My review from last September:


Beatrice Martin is related to neither Swedish hitmaker Max Martin nor Coldplay’s Chris Martin. But Beatrice, a.k.a. Coeur de Pirate, has just made an album full of songs that those men would kill to have in their own repertoire. The Québécois artist has sold a million records in her own province and France, and is the only francophone artist in recent memory to attract any significant notice in English Canada (she sold out Massey Hall in Toronto last year—you can watch that here).

Now, with her first album of original music featuring songs in English—seven of 10 here—Coeur de Pirate is poised for a major crossover.  Martin is all of 25 years old, but writes like she’s studied Brill Building and Broadway and pop masters for decades. Everything here sounds enormous, Phil Spector’s Wall of Sound updated for 21st-century fireworks displays. Traces of modern R&B form the rhythm tracks, where Martin nods to her love of The Weeknd (she once covered “Wicked Game”) and Rihanna (replicating the “Umbrella” beat on “I Don’t Want to Break Your Heart”). Meanwhile, tracks like “Undone” are the kind of stadium pop that Bono has been trying to chase for the last 20 years, the kind that Katy Perry might make if her songs weren’t stuffed with sonic steroids. Even the sparse ballads (“Oceans Brawl,” “Cast Away,” “Tu oublieras mon nom”) boast melodies meant to be sung by thousands in unison.

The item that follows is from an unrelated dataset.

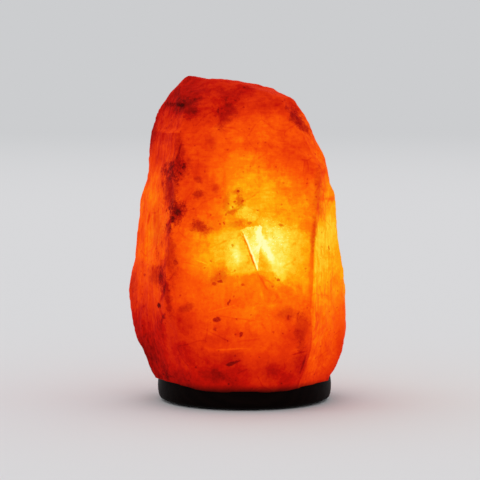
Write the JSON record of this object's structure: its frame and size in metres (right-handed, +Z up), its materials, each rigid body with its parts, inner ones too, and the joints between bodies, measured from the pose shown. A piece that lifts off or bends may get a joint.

Why it didn’t make the shortlist: Maybe it’s too slick? Too top-40ish? Too girlish? That might fly any other year, but not one where we’re seriously discussing Jepsen, Bieber, Bulat, Grimes et al. So: Distinct society. You’d have better luck getting most English Canadian music writers to pull their own teeth than to get them to listen to a francophone record (which this isn’t, but whatever). I get it; I used to be that guy, too. I don’t want to be that guy anymore.